Strong. Silent. Sincere. Those were the words members of Headquarters Battalion used to describe Sgt. Andrew White during his memorial service at the Chaplain Joseph W. Estabrook Chapel at Marine Corps Base Hawaii held Sept. 27.

White, a 31-year-old native of Alabaster, Ala., was the non-commissioned officer in charge of the base pay deck when he died, Sept. 7, in Hawaii.

Navy Lt. Stephen Chapman, chaplain for Headquarters Battalion, led the unit in prayers and mourning the loss of the sergeant.

“Sergeant White’s life was cut a lot shorter than what we had hoped for,” he said. “We mourn his loss today for what he meant to those who loved him and cared about him. (We mourn) for what he could have continued to contribute to the Marine Corps, to America, to those who loved and cared about him so deeply and for those he would have met in the future and had a chance to impact. He did not get to have that long life.”

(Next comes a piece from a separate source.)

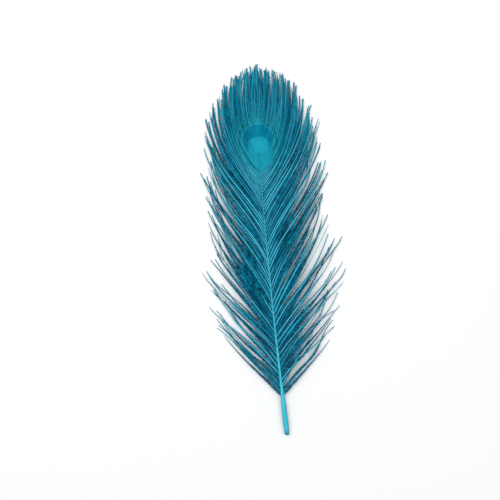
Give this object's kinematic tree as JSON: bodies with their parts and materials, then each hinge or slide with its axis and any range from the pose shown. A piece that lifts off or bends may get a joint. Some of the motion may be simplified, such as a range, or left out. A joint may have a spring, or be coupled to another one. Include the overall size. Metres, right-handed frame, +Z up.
{
  "type": "peacock feather",
  "caption": "Dyed peacock eye feather lying face up: a tapering quill, loose barbs on both sides and a round eye below the fringed tip.",
  "frame": {"origin": "on the surface the feather lies on, under the middle of its box", "axes": "+Y runs from the cut quill to the tips of the fringe, +X to the right of the face that shows the eye, +Z up out of that face"},
  "size_m": [0.1094, 0.29, 0.0053],
  "materials": {
    "shaft": "dyed keratin, satin gloss",
    "barbs": "fine dyed barbs with a soft silky sheen"
  },
  "bodies": {
    "root": {"shaft": "shaft", "left_vane": "barbs", "right_vane": "barbs"}
  },
  "joints": []
}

Several of his colleagues and Lt. Col. Robert Maldonado, the commanding officer of Headquarters Battalion, offered their remembrances of White’s short but full life.

Marines who worked with White in the finance office spoke about how he was a reserved person, whose smiles were rare but genuine.

White had a quiet nature but always made an impression, said Chief Warrant Officer 2 Ioannis Vrachnos, an assistant finance officer with the battalion.

“There were few times (I saw) him shaken,” Vrachnos said. “He was a solid, stern leader. He always had a look on his face that let you know he was thinking about how to solve or do something.”

Others in White’s office admired his honesty about himself and his actions.

Sgt. Rande Moon, an internal controls clerk, recalled how he and White had many disagreements before becoming close friends. During the ceremony, Moon spoke about how he appreciated White’s bravery and courage to do everything with integrity.

“He really was on the outside how he was on the inside,” Moon said. “He didn’t hide behind a mask or anything else. He was one of the few people I can say who was sincerely himself.”